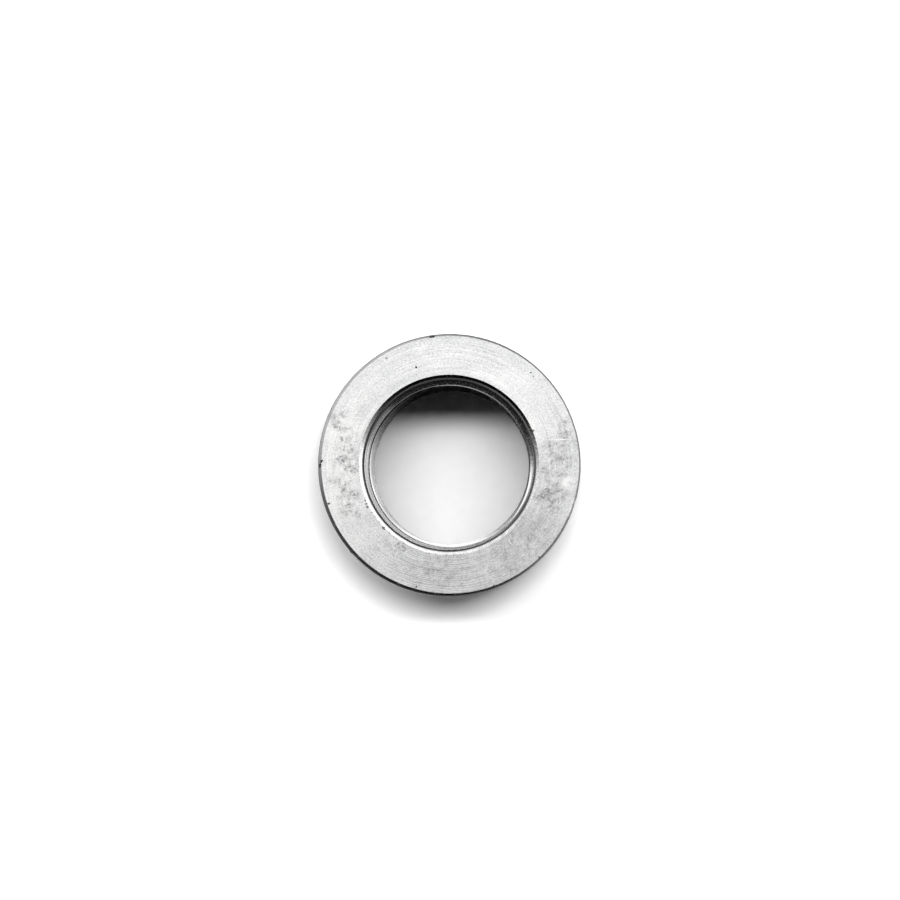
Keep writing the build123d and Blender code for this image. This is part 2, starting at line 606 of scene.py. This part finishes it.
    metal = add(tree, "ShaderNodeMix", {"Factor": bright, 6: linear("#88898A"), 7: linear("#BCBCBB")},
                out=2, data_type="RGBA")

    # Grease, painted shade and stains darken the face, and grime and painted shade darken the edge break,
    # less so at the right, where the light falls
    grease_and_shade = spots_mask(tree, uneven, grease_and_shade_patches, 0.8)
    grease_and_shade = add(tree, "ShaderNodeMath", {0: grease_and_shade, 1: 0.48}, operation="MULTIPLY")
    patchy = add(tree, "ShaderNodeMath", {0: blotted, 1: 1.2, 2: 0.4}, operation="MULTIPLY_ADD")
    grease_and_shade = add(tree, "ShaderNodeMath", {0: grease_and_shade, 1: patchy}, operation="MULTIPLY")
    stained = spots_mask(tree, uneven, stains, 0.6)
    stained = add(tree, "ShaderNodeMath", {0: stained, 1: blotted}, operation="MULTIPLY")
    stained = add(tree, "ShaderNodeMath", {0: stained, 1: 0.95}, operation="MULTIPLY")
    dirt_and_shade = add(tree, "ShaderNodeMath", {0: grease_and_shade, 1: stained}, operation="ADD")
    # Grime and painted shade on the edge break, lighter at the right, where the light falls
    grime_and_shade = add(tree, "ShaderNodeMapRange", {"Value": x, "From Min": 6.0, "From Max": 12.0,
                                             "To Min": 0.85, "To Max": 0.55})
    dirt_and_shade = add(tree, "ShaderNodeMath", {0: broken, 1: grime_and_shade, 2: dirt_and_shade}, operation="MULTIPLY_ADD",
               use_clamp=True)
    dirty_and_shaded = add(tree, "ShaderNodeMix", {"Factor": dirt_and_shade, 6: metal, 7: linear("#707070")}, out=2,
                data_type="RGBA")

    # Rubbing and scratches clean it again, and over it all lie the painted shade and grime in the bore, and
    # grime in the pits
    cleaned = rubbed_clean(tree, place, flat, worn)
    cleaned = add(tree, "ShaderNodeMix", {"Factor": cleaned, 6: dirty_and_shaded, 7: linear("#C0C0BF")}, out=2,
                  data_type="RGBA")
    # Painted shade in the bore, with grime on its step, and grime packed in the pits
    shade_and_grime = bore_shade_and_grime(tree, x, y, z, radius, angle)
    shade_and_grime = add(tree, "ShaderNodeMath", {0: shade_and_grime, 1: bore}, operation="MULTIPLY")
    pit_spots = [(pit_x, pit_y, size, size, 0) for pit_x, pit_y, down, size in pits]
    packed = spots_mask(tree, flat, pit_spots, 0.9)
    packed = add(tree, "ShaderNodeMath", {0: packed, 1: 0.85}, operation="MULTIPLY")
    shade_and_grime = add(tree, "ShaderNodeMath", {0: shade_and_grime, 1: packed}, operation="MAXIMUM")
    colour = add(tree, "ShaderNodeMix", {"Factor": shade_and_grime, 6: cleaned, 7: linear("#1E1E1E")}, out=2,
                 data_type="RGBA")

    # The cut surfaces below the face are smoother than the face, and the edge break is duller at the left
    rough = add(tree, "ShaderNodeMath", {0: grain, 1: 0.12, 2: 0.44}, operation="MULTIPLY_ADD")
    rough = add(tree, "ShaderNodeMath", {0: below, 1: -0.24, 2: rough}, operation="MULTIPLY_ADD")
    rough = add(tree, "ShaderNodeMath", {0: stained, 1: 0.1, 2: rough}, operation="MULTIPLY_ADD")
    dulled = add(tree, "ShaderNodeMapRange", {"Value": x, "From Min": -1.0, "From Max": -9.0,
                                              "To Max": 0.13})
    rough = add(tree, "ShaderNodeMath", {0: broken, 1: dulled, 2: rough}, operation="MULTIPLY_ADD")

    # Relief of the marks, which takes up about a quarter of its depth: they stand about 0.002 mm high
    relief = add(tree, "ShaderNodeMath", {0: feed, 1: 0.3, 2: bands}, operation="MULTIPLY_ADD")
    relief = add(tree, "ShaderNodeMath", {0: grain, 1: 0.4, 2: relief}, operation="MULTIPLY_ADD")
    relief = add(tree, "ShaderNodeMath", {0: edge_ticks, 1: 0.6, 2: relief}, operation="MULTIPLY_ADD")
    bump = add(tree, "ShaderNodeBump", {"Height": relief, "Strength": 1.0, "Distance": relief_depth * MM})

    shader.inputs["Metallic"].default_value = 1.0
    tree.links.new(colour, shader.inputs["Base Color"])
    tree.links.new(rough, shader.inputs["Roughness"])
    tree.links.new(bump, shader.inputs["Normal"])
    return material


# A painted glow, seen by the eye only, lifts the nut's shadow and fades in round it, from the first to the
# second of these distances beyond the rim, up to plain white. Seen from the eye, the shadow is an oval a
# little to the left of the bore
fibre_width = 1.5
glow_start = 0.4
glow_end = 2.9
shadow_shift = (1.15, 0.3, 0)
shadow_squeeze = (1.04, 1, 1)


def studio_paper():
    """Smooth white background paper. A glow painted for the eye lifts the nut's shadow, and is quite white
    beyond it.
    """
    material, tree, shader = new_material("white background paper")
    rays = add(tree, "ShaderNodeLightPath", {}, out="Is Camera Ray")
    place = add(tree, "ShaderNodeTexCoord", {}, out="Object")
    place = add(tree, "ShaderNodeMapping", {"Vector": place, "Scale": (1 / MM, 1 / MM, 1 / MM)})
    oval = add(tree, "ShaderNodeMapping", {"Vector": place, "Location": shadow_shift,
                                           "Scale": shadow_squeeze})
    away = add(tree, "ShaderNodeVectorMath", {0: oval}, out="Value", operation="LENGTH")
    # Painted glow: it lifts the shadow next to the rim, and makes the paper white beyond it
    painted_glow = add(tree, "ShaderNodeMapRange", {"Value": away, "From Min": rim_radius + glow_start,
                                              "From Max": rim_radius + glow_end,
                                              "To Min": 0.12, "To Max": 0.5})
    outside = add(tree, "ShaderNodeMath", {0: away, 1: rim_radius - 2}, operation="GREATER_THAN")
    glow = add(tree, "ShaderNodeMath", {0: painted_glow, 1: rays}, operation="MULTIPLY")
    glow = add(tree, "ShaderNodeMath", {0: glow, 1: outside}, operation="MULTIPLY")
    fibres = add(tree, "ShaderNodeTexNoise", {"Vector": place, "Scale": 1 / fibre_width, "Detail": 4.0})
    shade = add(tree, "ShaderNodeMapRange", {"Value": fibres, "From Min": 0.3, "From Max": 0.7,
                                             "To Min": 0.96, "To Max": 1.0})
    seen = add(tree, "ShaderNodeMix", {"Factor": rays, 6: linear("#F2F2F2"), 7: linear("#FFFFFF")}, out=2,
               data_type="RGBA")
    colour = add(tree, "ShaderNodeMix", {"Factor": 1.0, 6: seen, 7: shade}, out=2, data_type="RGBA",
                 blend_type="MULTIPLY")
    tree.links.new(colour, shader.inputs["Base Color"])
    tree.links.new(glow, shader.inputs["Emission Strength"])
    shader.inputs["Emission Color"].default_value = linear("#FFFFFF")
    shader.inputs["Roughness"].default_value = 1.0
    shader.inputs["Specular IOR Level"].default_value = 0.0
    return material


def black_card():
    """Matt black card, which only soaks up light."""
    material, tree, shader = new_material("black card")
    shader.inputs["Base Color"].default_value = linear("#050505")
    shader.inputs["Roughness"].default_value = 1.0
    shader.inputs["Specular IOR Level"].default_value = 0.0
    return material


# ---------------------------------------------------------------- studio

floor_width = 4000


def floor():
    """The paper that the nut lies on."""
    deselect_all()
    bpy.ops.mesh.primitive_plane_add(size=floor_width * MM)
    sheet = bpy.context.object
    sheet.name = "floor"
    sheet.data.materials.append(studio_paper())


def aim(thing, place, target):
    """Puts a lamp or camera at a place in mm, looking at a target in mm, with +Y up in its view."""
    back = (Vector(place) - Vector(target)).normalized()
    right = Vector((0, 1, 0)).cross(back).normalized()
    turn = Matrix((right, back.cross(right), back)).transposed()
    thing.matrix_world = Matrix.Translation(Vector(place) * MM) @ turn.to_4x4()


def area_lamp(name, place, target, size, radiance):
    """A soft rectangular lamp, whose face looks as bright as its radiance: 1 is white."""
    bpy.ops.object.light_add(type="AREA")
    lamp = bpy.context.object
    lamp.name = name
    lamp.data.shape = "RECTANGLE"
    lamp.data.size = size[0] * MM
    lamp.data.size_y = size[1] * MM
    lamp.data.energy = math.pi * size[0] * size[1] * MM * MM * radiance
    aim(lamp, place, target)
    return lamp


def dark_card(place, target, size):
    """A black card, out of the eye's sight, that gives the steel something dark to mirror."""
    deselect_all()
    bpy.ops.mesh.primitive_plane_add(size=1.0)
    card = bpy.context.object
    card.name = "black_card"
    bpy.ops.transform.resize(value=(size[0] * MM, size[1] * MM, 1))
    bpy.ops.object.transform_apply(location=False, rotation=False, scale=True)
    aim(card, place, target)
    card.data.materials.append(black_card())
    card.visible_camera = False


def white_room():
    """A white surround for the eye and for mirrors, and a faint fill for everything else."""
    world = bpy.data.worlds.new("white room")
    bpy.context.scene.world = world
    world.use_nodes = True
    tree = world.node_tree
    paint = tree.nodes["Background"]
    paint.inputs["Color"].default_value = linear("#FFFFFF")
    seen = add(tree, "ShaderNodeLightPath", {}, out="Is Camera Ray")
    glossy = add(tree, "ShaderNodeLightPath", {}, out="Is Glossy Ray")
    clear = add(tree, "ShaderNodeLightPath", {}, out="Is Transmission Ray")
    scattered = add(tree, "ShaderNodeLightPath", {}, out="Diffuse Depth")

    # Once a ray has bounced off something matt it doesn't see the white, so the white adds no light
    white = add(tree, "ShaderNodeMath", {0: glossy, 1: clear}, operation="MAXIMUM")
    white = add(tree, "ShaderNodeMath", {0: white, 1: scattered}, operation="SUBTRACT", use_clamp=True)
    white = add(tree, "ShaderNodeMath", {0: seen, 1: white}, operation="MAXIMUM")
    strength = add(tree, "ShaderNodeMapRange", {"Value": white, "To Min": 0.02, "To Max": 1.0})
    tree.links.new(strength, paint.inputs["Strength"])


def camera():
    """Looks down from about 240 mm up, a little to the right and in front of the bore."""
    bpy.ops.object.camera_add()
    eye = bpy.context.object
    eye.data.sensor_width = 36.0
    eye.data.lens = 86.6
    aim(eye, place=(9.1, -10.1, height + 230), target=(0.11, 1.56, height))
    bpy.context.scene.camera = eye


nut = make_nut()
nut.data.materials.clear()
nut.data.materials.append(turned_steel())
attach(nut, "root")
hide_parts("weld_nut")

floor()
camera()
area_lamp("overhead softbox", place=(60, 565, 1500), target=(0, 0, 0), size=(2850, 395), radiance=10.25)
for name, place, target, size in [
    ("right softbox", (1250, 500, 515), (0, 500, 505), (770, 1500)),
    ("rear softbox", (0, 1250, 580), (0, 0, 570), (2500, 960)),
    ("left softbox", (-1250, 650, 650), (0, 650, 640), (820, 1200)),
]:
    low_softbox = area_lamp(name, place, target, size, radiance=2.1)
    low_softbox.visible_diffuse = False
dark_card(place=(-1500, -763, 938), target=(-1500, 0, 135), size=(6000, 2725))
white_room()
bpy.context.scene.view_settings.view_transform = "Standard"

→ TASK STATEMENT:
Gather every line from the listing above in which "scene" appears, and copy those lines.

→ EXPECTED ANSWER:
Keep writing the build123d and Blender code for this image. This is part 2, starting at line 606 of scene.py. This part finishes it.
    bpy.context.scene.world = world
    bpy.context.scene.camera = eye
bpy.context.scene.view_settings.view_transform = "Standard"